Why the infection is more lethal during outbreak conditions is not known. One possibility is related to the size of the viral inoculum received. During outbreaks the virus is spread by contact with the blood, secretions, organs or other body fluids of infected individuals, which contain very large quantities of virus. In contrast, infections in nature – by contact with contaminated fruit, for example – may involve far less virus. The route of entry into the host might also make a difference. Outbreak cases often acquire infection by direct contact with the blood and other body fluids of patients with severe disease. The natural route of infection might instead involve oral or respiratory entry of animal body fluids.

It is also conceivable that during EBOV outbreaks, a certain fraction of infected individuals develop minor symptoms and these infections are never detected. This idea is consistent with the finding that antibodies against EBOV were detected in 2.6-6.5% of the sera of asymptomatic close contacts of EBOV cases in the 2013-16 outbreak in West Africa.

The apparent EBOV seropositivity observed in these and previous studies could be the consequence of infection with a related, but non-pathogenic filovirus; or perhaps even the result of EBOV entering the body and stimulating an immune response in the absence of an infection.

Detection of antigens or antibodies by ELISA

A more rapid method than Western blot analysis to detect a specific protein in a cell, tissue, organ, or body fluid is enzyme-linked immunosorbent assay, or ELISA. This method, which does not require fractionation of the sample by gel electrophoresisis, is based on the property of proteins to readily bind to a plastic surface.

To detect viral proteins in serum or clinical samples, a capture antibody, directed against the protein, is linked to a solid support such as a plastic 96 well microtiter plate, or a bead. The clinical specimen is added, and if viral antigens are present, they will be captured by the bound antibody. The bound viral antigen is then detected by using a second antibody linked to an enzyme. A chromogenic molecule – one that is converted by the enzyme to an easily detectible product – is then added. The enzyme amplifies the signal because a single catalytic enzyme molecule can generate many product molecules.

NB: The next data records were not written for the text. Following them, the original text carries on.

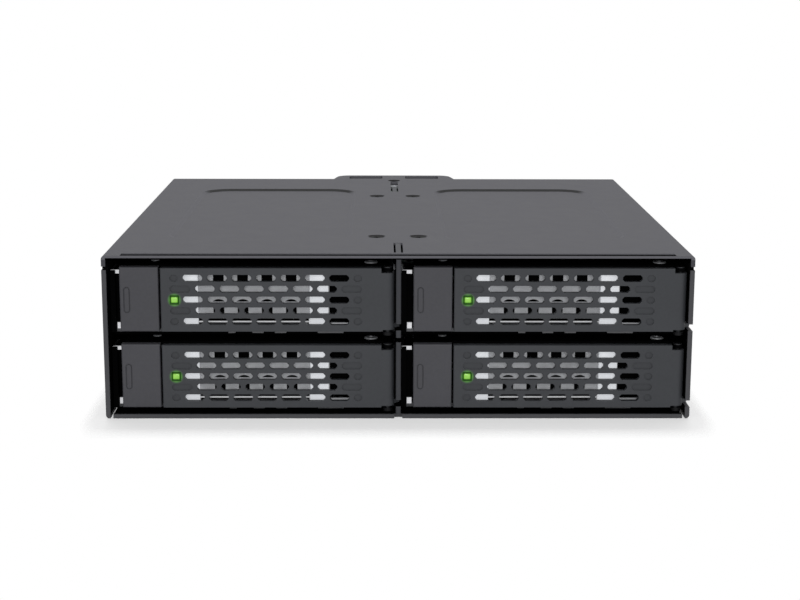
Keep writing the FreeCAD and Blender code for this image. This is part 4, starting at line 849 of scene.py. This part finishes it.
def boardParts():
    ceramic = {"length": 1.6 * mm, "width": 0.85 * mm, "height": 0.7 * mm, "cap": 0.35 * mm, "body": 2}
    resistor = {**ceramic, "height": 0.45 * mm, "body": 0}
    package = {"size": 5.0 * mm, "height": 1.1 * mm, "legs": 7, "pitch": 0.65 * mm, "leg": 0.13 * mm,
               "reach": 0.75 * mm}
    can = {"radius": 2.1 * mm, "tall": 4.6 * mm, "base": 0.9 * mm}
    low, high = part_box("backplane_board")
    back, front = high.y, low.y
    bm = bmesh.new()
    places = {"cans": (-45.5, -39.8), "lowRow": 5.6, "chips": (-31.2, 44.0), "smallChip": 3.6,
              "upperRow": (29.0, 2.9, 20.2), "lowerRow": (30.5, 3.6, 10.6), "outerRow": (51.0, 3.1, 20.4),
              "socketRow": (4.6, 3.0, 1.6), "pinRow": (5.2, 1.45, 0.9), "pinRadius": 0.24,
              "upperFrom": 12, "plugSpan": (28, 47)}  # in millimetres
    for x in places["cans"]:
        canister(bm, x * mm, places["lowRow"] * mm, back, can)
    chip(bm, places["chips"][0] * mm, places["lowRow"] * mm, back, package)
    chip(bm, places["chips"][1] * mm, places["lowRow"] * mm, back,
         {**package, "size": places["smallChip"] * mm, "legs": 5})
    for side in (-1, 1):
        for number in range(7):
            start, step, z = places["upperRow"]
            look = resistor if number % 3 else ceramic
            smallPart(bm, side * (start + number * step) * mm, z * mm, back, 1, look, number % 2 == 1)
            start, step, z = places["lowerRow"]
            look = ceramic if number % 2 else resistor
            smallPart(bm, side * (start + number * step) * mm, z * mm, back, 1, look)
    start, step, z = places["outerRow"]
    for side in (-1, 1):
        for number in range(4):
            smallPart(bm, side * (start + number * step) * mm, z * mm, back, 1, ceramic)
    for tray in trays:
        near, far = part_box(f"drive_socket_{tray}")
        start, step, rise = places["socketRow"]
        for number in range(12):
            x = near.x + start * mm + number * step * mm
            look = resistor if number % 2 else ceramic
            smallPart(bm, x, far.z + rise * mm, front, -1, look, number % 3 == 0)
        start, step, drop = places["pinRow"]
        for number in range(22):
            x = near.x + start * mm + number * step * mm
            behindPlug = places["plugSpan"][0] < abs(x) / mm < places["plugSpan"][1]
            if near.z > places["upperFrom"] * mm or not behindPlug:
                solderedPin(bm, x, near.z - drop * mm, back, places["pinRadius"] * mm)
    return asPiece("boardParts", bm, "cage", boardSlots)


boardParts()
print("board parts placed")


# two leads from the fan to its plug on the board
leadRed = mouldedPlastic("leadRed", {**plasticLook, "colour": shade(152, 28, 26),
                                     "wornLitEdgeColour": shade(180, 60, 56)})
leadBlack = mouldedPlastic("leadBlack", {**blackLook, "colour": shade(24, 24, 26)})
plugWhite = mouldedPlastic("plugWhite", {**plasticLook, "colour": shade(214, 210, 198),
                                         "wornLitEdgeColour": shade(232, 230, 222)})


def fanLead(name, points, finish, radius):
    curve = bpy.data.curves.new(name, "CURVE")
    curve.dimensions = "3D"
    curve.bevel_depth = radius
    curve.bevel_resolution = 4
    curve.resolution_u = 10
    line = curve.splines.new("NURBS")
    line.points.add(len(points) - 1)
    for point, place in zip(line.points, points):
        point.co = (*(part * mm for part in place), 1.0)
    line.order_u = 4
    line.use_endpoint_u = True
    shape = bpy.data.objects.new(name, curve)
    bpy.context.scene.collection.objects.link(shape)
    bpy.context.view_layer.update()
    mesh = bpy.data.meshes.new_from_object(shape.evaluated_get(bpy.context.evaluated_depsgraph_get()))
    bpy.data.objects.remove(shape)
    bm = bmesh.new()
    bm.from_mesh(mesh)
    bmesh.ops.remove_doubles(bm, verts=bm.verts, dist=0.001 * mm)
    for face in bm.faces:
        face.material_index = 0
    return asPiece(name, bm, "cage", [finish, "fan_frame_plastic"], sharp=60)


def fanPlug():
    look = {"x": 26.2 * mm, "z": 6.4 * mm, "half": 1.9 * mm, "deep": 3.4 * mm, "rise": 1.35 * mm,
            "wall": 0.45 * mm, "rounding": 0.14 * mm}
    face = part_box("backplane_board")[1].y
    bm = bmesh.new()
    x, z, half, rise, far = look["x"], look["z"], look["half"], look["rise"], face + look["deep"]
    bar(bm, (x - half, face - 0.01 * mm, z - rise), (x + half, far, z + rise), look["rounding"], 0)
    bar(bm, (x - half * 0.5, face, z + rise - look["wall"]),
        (x + half * 0.5, far + 0.5 * mm, z + rise + look["wall"]), look["rounding"], 0)
    for side in (-1, 1):
        bar(bm, (x + side * 0.8 * mm - 0.4 * mm, far - 0.3 * mm, z - 0.5 * mm),
            (x + side * 0.8 * mm + 0.4 * mm, far + 0.15 * mm, z + 0.5 * mm), 0.1 * mm, 1)
    return asPiece("fanPlug", bm, "cage", [plugWhite, leadBlack, "connector_plastic"])


fanPlug()
fanLead("fanLeadRed", [(19.6, 72.6, 4.4), (21.4, 72.4, 4.4), (24.9, 70.4, 4.2), (25.4, 64.5, 3.4),
                       (25.3, 58.0, 4.6), (25.4, 55.6, 6.3), (25.4, 53.2, 6.4)], leadRed, 0.42 * mm)
fanLead("fanLeadBlack", [(19.6, 71.4, 3.4), (21.4, 71.2, 3.3), (25.6, 69.4, 2.6), (26.4, 63.5, 2.2),
                         (26.8, 57.6, 4.2), (27.0, 55.4, 6.2), (27.0, 53.2, 6.4)], leadBlack, 0.42 * mm)
print("fan wired")


# floor, light and camera
def studioFloor(look):
    mesh = bpy.data.meshes.new("studioFloor")
    bm = bmesh.new()
    bmesh.ops.create_grid(bm, x_segments=8, y_segments=8, size=look["size"])
    bm.to_mesh(mesh)
    bm.free()
    floor = bpy.data.objects.new("studioFloor", mesh)
    bpy.context.scene.collection.objects.link(floor)
    finish, tree, shader, place = startFinish("floorWhite")
    wire(tree, shader, {"Base Color": look["colour"], "Roughness": 0.5})
    sides = add(tree, "SeparateXYZ", {0: place}).outputs
    outX = maths(tree, "SUBTRACT", maths(tree, "ABSOLUTE", sides["X"]), look["halfX"])
    outX = maths(tree, "MAXIMUM", outX, 0.0)
    outY = maths(tree, "SUBTRACT", maths(tree, "ABSOLUTE", sides["Y"]), look["halfY"])
    outY = maths(tree, "MAXIMUM", outY, 0.0)
    reach = add(tree, "CombineXYZ", {0: maths(tree, "MULTIPLY", outX, look["narrow"]), 1: outY}).outputs[0]
    reach = add(tree, "VectorMath", {0: reach}, operation="LENGTH").outputs["Value"]
    clear = add(tree, "BsdfTransparent")
    fade = add(tree, "MixShader")
    plug(tree, fade.inputs[0], spread(tree, reach, look["fadeStart"], look["fadeEnd"], look["clear"], 1.0))
    tree.links.new(shader.outputs[0], fade.inputs[1])
    tree.links.new(clear.outputs[0], fade.inputs[2])
    tree.links.new(fade.outputs[0], tree.nodes["Material Output"].inputs["Surface"])
    mesh.materials.append(finish)


def softBox(name, look):
    light = bpy.data.lights.new(name, "AREA")
    light.shape = "RECTANGLE"
    light.size = look["width"]
    light.size_y = look["depth"]
    light.energy = look["power"]
    lamp = bpy.data.objects.new(name, light)
    lamp.location = look["place"]
    lamp.rotation_euler = (Vector(look["aim"]) - Vector(look["place"])).to_track_quat("-Z", "Y").to_euler()
    bpy.context.scene.collection.objects.link(lamp)


def whiteRoom(strength):
    world = bpy.data.worlds.new("whiteRoom")
    bpy.context.scene.world = world
    world.use_nodes = True
    tree = world.node_tree
    paths = add(tree, "LightPath").outputs
    seen = maths(tree, "MAXIMUM", paths["Is Camera Ray"], paths["Is Transmission Ray"])
    plug(tree, tree.nodes["Background"].inputs["Color"], (1.0, 1.0, 1.0, 1.0))
    plug(tree, tree.nodes["Background"].inputs["Strength"], spread(tree, seen, 0.0, 1.0, strength, 1.0))


def viewCamera(look):
    camera = bpy.data.cameras.new("viewCamera")
    camera.lens = look["lens"]
    camera.sensor_width = 36.0
    camera.clip_start = 0.01
    camera.clip_end = 50.0
    view = bpy.data.objects.new("viewCamera", camera)
    view.location = look["place"]
    view.rotation_euler = [math.radians(turn) for turn in look["turn"]]
    bpy.context.scene.collection.objects.link(view)
    bpy.context.scene.camera = view


studioFloor({"size": 0.6, "colour": (0.93, 0.93, 0.935, 1.0), "halfX": 0.073, "halfY": 0.076, "narrow": 3.0,
             "fadeStart": 0.009, "fadeEnd": 0.018, "clear": 0.52})
softBox("topBox", {"width": 0.9, "depth": 0.9, "power": 7.0, "place": (0.0, 0.4, 0.9),
                   "aim": (0.0, 0.0, 0.0)})
softBox("frontBox", {"width": 0.3, "depth": 0.3, "power": 2.4, "place": (-0.02, -1.2, 0.3),
                     "aim": (0.0, -0.05, 0.02)})
whiteRoom(0.55)
viewCamera({"place": (-0.00469, -0.47443, 0.11326), "turn": (78.236, -0.173, -0.687), "lens": 74.249})
bpy.context.scene.view_settings.view_transform = "Standard"
print("studio ready")
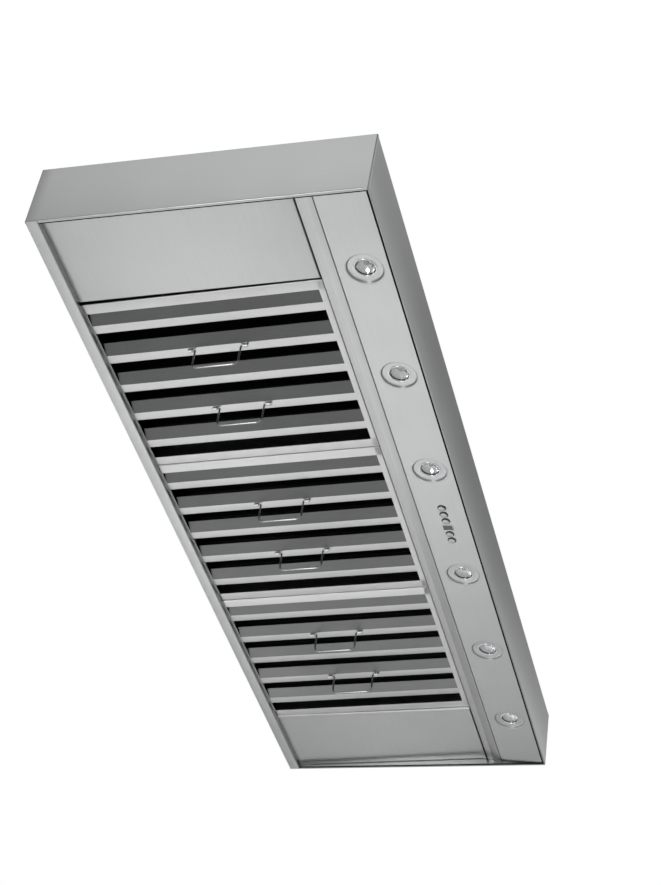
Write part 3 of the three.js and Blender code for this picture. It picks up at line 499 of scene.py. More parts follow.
def at(x=0.0, y=0.0, z=0.0, tilt=0.0):
    """A matrix that tilts about X and then moves to a place."""
    c, s = math.cos(tilt), math.sin(tilt)
    return np.array([[1, 0, 0, x], [0, c, -s, y], [0, s, c, z], [0, 0, 0, 1.0]])


def shifted(shape, x=0.0, y=0.0, z=0.0):
    return shape[0] + np.array([x, y, z]), shape[1]


# Objects ---------------------------------------------------------------------------------------


def piece(name, shape, materials, body, nodes, smooth=SMOOTH_BELOW):
    """Makes an object from a shape, or from several shapes with one material each, and ties it to
    its body and the CAD nodes that it stands for."""
    shapes = shape if isinstance(shape, list) else [shape]
    materials = materials if isinstance(materials, list) else [materials]
    points, faces = joined(*shapes)
    used = np.unique(np.concatenate([part.ravel() for part in faces]))
    renumber = np.zeros(len(points), int)
    renumber[used] = np.arange(len(used))
    mesh = bpy.data.meshes.new(name)
    mesh.from_pydata((points[used] * MM).tolist(), [], [
        row for part in faces for row in renumber[part].tolist()])
    counts = [sum(len(part) for part in one[1]) for one in shapes]
    mesh.polygons.foreach_set("material_index", np.repeat(np.arange(len(shapes)), counts))
    mesh.polygons.foreach_set("use_smooth", np.ones(len(mesh.polygons), bool))
    mesh.set_sharp_from_angle(angle=smooth)
    for label in materials:
        mesh.materials.append(finish(label))
    mesh.update()
    made = bpy.data.objects.new(name, mesh)
    bpy.context.scene.collection.objects.link(made)
    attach(made, body)
    if nodes:
        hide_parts(*nodes)
    return made


def dress(node, label):
    """Gives a CAD node its finish."""
    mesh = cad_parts[node].data
    mesh.materials.clear()
    mesh.materials.append(finish(label))


# Canopy ----------------------------------------------------------------------------------------

GUTTER_DEPTH, GUTTER_UPTURN = 25, 11
BEND_RADIUS = 3
HEM_TURN = 1.65
HEM_HEIGHT = 8
OPENING_LIP = 8
END_FLANGE = 5.5
CORNER_LEG = 5.6
RETURN_RADIUS = 2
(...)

To detect antibodies to viruses, viral protein is linked to the plastic support, and then the clinical specimen is added. If antibodies against the virus are present in the specimen, they will bind to the immobilized antigen. The bound antibodies are then detected by using a second antibody that binds to the first antibody.

ELISA is used in both experimental and diagnostic virology. It is a highly sensitive assay that can detect proteins at the picomolar to nanomolar range (10-12 to 10-9 moles per liter). It is the mainstay for the diagnosis of infections by many different viruses, including HIV-1, HTLV-1, adenovirus, and cytomegalovirus.